*Prompt*. Copy out all of the material, matching it word for word.

○ ○ ○ ○ ○

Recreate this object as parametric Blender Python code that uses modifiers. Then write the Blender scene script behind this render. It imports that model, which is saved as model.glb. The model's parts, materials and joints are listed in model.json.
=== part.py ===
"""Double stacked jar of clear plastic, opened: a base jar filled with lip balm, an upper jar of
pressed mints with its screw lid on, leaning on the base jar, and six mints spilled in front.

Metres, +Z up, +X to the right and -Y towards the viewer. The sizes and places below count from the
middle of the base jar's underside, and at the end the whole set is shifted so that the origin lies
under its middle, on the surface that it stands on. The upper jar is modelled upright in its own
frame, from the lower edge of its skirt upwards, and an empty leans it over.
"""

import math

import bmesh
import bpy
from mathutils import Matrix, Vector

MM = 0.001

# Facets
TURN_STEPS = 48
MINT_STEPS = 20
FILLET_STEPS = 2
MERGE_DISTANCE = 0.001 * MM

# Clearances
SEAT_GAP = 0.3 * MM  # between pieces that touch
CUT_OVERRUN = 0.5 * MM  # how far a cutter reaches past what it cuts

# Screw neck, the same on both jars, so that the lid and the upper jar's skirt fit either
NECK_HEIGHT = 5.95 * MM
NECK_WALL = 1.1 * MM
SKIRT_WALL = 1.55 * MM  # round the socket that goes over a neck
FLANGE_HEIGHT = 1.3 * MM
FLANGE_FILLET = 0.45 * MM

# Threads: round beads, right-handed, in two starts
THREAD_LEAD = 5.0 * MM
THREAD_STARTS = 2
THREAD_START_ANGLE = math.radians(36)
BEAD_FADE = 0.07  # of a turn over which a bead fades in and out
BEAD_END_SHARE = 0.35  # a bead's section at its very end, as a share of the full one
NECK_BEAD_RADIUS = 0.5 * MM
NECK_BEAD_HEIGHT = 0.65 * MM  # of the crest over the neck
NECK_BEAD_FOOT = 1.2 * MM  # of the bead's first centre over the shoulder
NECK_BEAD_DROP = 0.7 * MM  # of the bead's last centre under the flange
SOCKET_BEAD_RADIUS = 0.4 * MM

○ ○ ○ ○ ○

*Problem solution*.
Recreate this object as parametric Blender Python code that uses modifiers. Then write the Blender scene script behind this render. It imports that model, which is saved as model.glb. The model's parts, materials and joints are listed in model.json.
=== part.py ===
"""Double stacked jar of clear plastic, opened: a base jar filled with lip balm, an upper jar of
pressed mints with its screw lid on, leaning on the base jar, and six mints spilled in front.

Metres, +Z up, +X to the right and -Y towards the viewer. The sizes and places below count from the
middle of the base jar's underside, and at the end the whole set is shifted so that the origin lies
under its middle, on the surface that it stands on. The upper jar is modelled upright in its own
frame, from the lower edge of its skirt upwards, and an empty leans it over.
"""

import math

import bmesh
import bpy
from mathutils import Matrix, Vector

MM = 0.001

# Facets
TURN_STEPS = 48
MINT_STEPS = 20
FILLET_STEPS = 2
MERGE_DISTANCE = 0.001 * MM

# Clearances
SEAT_GAP = 0.3 * MM  # between pieces that touch
CUT_OVERRUN = 0.5 * MM  # how far a cutter reaches past what it cuts

# Screw neck, the same on both jars, so that the lid and the upper jar's skirt fit either
NECK_HEIGHT = 5.95 * MM
NECK_WALL = 1.1 * MM
SKIRT_WALL = 1.55 * MM  # round the socket that goes over a neck
FLANGE_HEIGHT = 1.3 * MM
FLANGE_FILLET = 0.45 * MM

# Threads: round beads, right-handed, in two starts
THREAD_LEAD = 5.0 * MM
THREAD_STARTS = 2
THREAD_START_ANGLE = math.radians(36)
BEAD_FADE = 0.07  # of a turn over which a bead fades in and out
BEAD_END_SHARE = 0.35  # a bead's section at its very end, as a share of the full one
NECK_BEAD_RADIUS = 0.5 * MM
NECK_BEAD_HEIGHT = 0.65 * MM  # of the crest over the neck
NECK_BEAD_FOOT = 1.2 * MM  # of the bead's first centre over the shoulder
NECK_BEAD_DROP = 0.7 * MM  # of the bead's last centre under the flange
SOCKET_BEAD_RADIUS = 0.4 * MM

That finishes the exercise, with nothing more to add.